Melendez acknowledged she understood what the bill was intended to do, but complained the bill went “far beyond the stated intent.” One of the most important questions Melendez asked is whether the bill would allow a mother or anyone assisting her to let a newborn baby die of neglect if the child survives a botched abortion. 

“There are times when an infant, a baby, is born alive after a failed abortion attempt,” Melendez explained to Wick. “If you are not aware I would encourage you to google Kermit Gosnell, who went to prison because he was allowing babies to be born alive and putting them in a bucket and sticking them in a utility closet.”

Melendez told Wicks she was concerned her bill would legalize what former Virginia Governor Ralph Northam pushed to be legal  in 2019 when he told a radio show that doctors should be able to decide to allow children to die of neglect after birth “if that’s what the mother and the family desired.”

This question arises from the following AB 2223 bill language which states:

“Notwithstanding any other law, a person shall not be subject to civil or criminal liability or penalty, or otherwise deprived of their rights under this article, based on their actions or omissions with respect to their pregnancy or actual, potential, or alleged pregnancy outcome, including miscarriage, stillbirth, or abortion, or perinatal death due to causes that occurred in utero.

What is "Perinatal Death?"

The term “perinatal death” is not defined in the bill and Wicks would not define it even after Senator Grove asked repeatedly for a definition. But all known definitions of perinatal death include the death of a child at least seven days after birth, with some definitions stretching to 30 to 90 days. 

When Wicks first introduced the bill there were no qualifying words added to the term perinatal death. Pro-life critics rightly said this bill openly decriminalized infanticide. As the bill went through the hearing process, Wicks changed the language first to read, “perinatal death due to a pregnancy-related cause,” then to “perinatal death due to causes that occurred in utero.” 

She did this while at the same time telling newspapers like the Sacramento Bee that, “Anti-abortion activists are peddling an absurd and disingenuous argument that this bill is about killing newborns.” The last amendment convinced the California Catholic Conference, representing the California Bishops, to remove their opposition to the bill and go neutral, something Grove criticized in the committee hearing and something Melendez critiqued online

The final version of the bill says no one can be criminally or civilly held accountable for the “perinatal death [of a newborn] due to causes that occurred in utero,” meaning the death of a breathing newborn that can be attributed to something that happened while the woman was pregnant. Now Melendez’s question about babies that survive an abortion becomes important, as many women now manage their own abortions with mifepristone and misoprostol, abortion medication women can order online. If a baby is hurt, but survives a chemical abortion, will this bill let the mother and her assistant let the baby die, because they can point to a cause that happened in utero? 

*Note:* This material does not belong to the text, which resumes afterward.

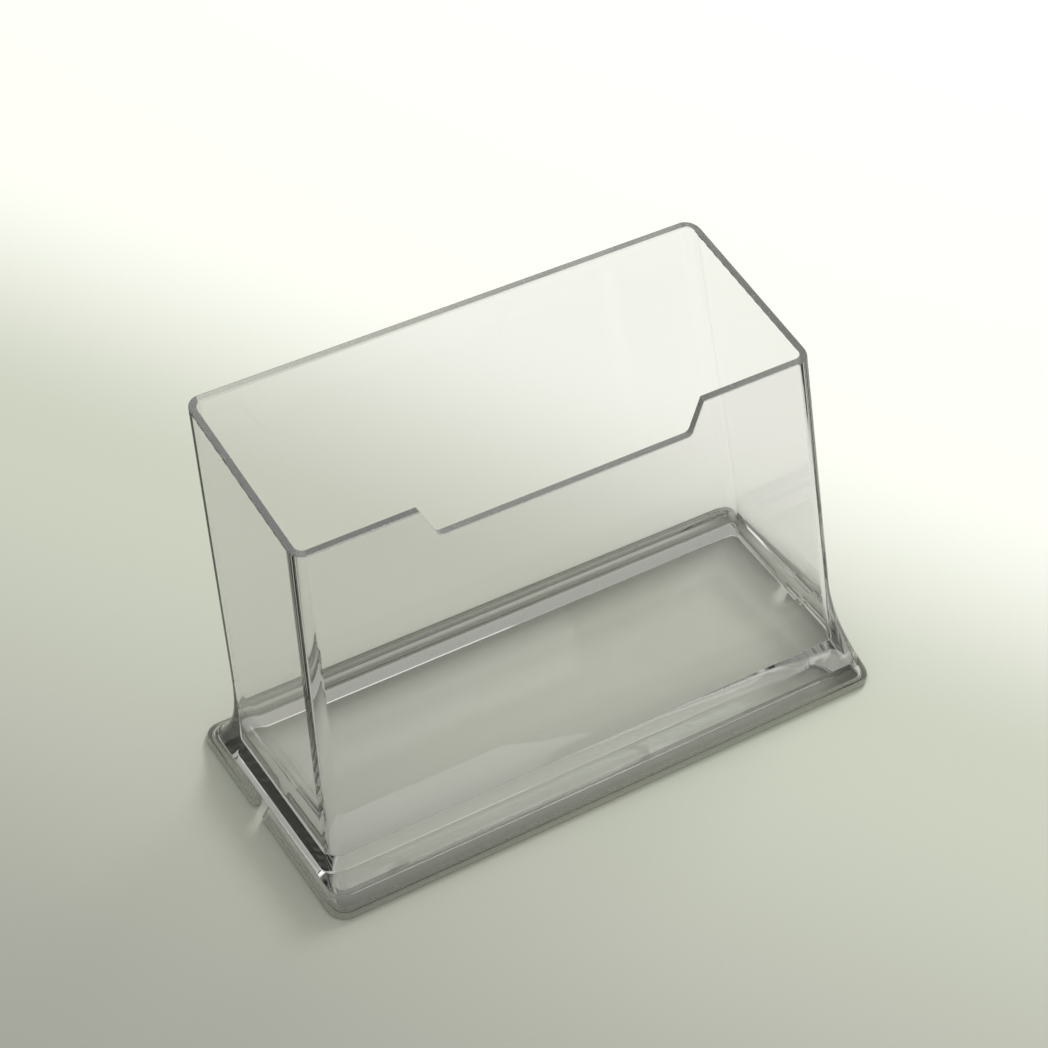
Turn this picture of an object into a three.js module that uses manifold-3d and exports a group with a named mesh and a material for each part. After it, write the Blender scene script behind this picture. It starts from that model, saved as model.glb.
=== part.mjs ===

Wicks's Attempt at an Answer

Speaking in general terms Wicks said her bill will not prevent investigating the murder of a newborn. “As a living person, they [newborns] have those rights and if something happens after birth, malpractice or murder, they can be investigated,” she said. But when asked specifically about the instance when a child survives a botched abortion, she referred that question to the attorneys who did not clearly answer the question. 

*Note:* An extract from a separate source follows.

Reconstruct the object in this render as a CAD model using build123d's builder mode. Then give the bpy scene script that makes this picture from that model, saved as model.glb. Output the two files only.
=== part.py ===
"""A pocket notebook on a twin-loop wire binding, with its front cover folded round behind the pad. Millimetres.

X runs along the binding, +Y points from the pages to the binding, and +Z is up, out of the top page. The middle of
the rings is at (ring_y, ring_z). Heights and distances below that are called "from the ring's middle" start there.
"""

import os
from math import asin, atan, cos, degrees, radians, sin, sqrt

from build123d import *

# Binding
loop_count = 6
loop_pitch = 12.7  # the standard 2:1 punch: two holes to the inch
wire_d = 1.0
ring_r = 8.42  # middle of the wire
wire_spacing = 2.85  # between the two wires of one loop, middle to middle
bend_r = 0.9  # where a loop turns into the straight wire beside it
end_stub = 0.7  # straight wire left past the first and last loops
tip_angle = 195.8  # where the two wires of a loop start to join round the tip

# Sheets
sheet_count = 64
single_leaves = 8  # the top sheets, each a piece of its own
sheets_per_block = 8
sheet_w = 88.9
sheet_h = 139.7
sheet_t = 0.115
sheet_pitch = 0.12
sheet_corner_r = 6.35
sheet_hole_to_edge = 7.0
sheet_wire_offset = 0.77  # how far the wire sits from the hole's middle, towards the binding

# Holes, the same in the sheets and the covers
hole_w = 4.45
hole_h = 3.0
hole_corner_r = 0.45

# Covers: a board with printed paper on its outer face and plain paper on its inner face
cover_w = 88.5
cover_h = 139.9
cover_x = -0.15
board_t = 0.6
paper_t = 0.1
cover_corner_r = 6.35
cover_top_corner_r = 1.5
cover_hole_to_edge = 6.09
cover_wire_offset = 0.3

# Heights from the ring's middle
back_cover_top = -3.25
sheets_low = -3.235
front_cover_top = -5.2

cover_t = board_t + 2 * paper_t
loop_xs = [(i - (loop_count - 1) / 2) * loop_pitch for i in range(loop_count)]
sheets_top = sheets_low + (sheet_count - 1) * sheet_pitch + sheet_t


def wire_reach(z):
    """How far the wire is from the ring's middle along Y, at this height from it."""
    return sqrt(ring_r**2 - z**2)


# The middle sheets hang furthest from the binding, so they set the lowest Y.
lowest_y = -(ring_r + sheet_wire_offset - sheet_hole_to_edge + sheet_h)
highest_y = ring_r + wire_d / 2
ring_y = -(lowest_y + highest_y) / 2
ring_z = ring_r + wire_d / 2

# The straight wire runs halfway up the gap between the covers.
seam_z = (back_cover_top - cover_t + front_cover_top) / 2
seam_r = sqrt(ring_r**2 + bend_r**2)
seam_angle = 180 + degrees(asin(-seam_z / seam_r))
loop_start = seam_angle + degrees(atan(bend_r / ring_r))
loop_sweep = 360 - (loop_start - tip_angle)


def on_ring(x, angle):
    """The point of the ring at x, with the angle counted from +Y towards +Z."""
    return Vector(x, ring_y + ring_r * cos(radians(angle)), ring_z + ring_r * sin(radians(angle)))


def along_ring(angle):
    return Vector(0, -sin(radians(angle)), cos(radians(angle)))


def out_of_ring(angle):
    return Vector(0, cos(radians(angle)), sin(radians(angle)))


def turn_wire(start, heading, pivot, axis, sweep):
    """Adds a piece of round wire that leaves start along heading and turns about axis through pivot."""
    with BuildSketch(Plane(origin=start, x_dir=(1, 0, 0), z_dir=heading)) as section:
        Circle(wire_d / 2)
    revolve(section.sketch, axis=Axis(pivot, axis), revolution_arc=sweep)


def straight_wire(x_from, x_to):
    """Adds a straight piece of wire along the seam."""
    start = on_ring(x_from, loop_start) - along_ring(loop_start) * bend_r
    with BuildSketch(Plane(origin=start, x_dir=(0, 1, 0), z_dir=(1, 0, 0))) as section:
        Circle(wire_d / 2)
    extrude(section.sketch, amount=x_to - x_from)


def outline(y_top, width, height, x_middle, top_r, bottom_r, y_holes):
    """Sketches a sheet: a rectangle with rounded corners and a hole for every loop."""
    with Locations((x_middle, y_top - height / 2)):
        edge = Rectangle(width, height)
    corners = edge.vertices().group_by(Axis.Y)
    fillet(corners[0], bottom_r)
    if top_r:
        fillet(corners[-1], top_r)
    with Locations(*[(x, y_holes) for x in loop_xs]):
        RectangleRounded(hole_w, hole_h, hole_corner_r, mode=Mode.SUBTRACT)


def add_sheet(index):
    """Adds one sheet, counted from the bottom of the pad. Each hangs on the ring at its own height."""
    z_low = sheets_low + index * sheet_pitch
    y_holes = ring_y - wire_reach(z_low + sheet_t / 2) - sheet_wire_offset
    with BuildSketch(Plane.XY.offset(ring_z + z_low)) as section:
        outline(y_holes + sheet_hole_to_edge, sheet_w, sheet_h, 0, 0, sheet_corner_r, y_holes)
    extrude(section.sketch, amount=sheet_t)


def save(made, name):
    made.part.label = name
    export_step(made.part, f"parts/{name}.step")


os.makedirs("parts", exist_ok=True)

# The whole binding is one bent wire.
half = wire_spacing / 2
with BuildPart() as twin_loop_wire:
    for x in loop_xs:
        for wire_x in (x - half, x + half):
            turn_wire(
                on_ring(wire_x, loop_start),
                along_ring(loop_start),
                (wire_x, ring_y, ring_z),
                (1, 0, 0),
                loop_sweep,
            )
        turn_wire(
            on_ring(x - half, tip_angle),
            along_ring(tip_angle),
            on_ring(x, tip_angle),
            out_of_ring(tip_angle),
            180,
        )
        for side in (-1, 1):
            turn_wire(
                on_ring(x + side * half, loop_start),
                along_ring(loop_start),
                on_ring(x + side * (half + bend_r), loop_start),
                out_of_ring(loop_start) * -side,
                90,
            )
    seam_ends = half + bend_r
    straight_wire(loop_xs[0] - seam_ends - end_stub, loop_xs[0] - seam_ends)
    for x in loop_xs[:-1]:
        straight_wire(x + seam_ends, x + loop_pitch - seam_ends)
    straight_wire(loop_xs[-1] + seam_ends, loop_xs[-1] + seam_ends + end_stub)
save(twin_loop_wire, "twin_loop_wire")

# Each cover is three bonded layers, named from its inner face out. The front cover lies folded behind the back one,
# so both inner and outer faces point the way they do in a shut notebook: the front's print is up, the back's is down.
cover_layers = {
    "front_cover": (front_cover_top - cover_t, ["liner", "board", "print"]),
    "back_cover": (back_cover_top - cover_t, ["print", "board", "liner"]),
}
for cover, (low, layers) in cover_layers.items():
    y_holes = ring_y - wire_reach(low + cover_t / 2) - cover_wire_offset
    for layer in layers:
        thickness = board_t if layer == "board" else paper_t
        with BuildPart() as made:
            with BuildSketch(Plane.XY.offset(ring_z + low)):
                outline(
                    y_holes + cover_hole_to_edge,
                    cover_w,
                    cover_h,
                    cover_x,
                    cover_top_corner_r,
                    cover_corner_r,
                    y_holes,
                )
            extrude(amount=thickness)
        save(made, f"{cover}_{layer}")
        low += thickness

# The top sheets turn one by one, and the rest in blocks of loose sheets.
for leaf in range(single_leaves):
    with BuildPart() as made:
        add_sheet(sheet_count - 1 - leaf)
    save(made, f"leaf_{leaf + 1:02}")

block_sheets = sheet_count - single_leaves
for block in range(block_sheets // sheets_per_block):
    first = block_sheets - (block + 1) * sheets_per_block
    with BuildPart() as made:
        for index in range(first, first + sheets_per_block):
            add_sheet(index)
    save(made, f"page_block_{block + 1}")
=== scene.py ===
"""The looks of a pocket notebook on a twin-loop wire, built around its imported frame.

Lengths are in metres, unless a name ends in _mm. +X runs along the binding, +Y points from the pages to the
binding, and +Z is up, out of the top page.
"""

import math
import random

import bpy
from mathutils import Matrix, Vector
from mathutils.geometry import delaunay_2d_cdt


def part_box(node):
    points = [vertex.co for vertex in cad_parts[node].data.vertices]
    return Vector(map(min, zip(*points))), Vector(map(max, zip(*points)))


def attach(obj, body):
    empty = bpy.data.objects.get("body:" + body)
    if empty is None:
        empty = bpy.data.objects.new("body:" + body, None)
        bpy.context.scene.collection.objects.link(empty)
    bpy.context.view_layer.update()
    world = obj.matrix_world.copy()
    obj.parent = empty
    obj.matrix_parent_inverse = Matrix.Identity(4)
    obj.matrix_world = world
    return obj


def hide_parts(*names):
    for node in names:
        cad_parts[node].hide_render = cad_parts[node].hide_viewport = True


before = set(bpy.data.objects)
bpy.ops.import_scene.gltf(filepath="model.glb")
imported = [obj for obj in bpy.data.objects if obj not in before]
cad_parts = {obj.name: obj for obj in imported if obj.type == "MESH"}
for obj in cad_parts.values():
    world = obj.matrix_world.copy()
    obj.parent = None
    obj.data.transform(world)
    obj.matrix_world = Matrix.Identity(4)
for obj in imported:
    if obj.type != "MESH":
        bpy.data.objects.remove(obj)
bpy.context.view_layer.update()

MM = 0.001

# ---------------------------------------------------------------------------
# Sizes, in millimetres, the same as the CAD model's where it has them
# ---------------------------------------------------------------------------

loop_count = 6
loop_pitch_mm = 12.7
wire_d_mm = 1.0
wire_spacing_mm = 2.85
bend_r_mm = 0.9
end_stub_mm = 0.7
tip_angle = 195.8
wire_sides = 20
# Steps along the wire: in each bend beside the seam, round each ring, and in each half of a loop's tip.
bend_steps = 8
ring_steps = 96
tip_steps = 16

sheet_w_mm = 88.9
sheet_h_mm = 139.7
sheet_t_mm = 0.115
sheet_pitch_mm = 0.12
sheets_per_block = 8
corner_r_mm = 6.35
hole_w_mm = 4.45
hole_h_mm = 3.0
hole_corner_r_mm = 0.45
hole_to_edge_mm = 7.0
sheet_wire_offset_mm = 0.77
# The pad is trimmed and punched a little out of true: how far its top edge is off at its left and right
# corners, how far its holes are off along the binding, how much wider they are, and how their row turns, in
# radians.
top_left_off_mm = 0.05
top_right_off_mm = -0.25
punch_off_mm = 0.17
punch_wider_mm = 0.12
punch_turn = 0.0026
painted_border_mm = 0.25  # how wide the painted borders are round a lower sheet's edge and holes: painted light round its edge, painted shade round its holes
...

In the end, AB 2223 was approved by the Senate Health Committee by a vote of 7 to 2, with Democrat Senators Eggman, Leyva, Limón, Pan, Roth, Rubio, and Wiener voting yes, and Republican Senators Melendez and Grove voting no. Two Democrat senators, Gonzalez and Hurtado, didn’t vote. 

The bill now goes to the Senate Appropriations Committee with a hearing that will happen in August, after the summer recess.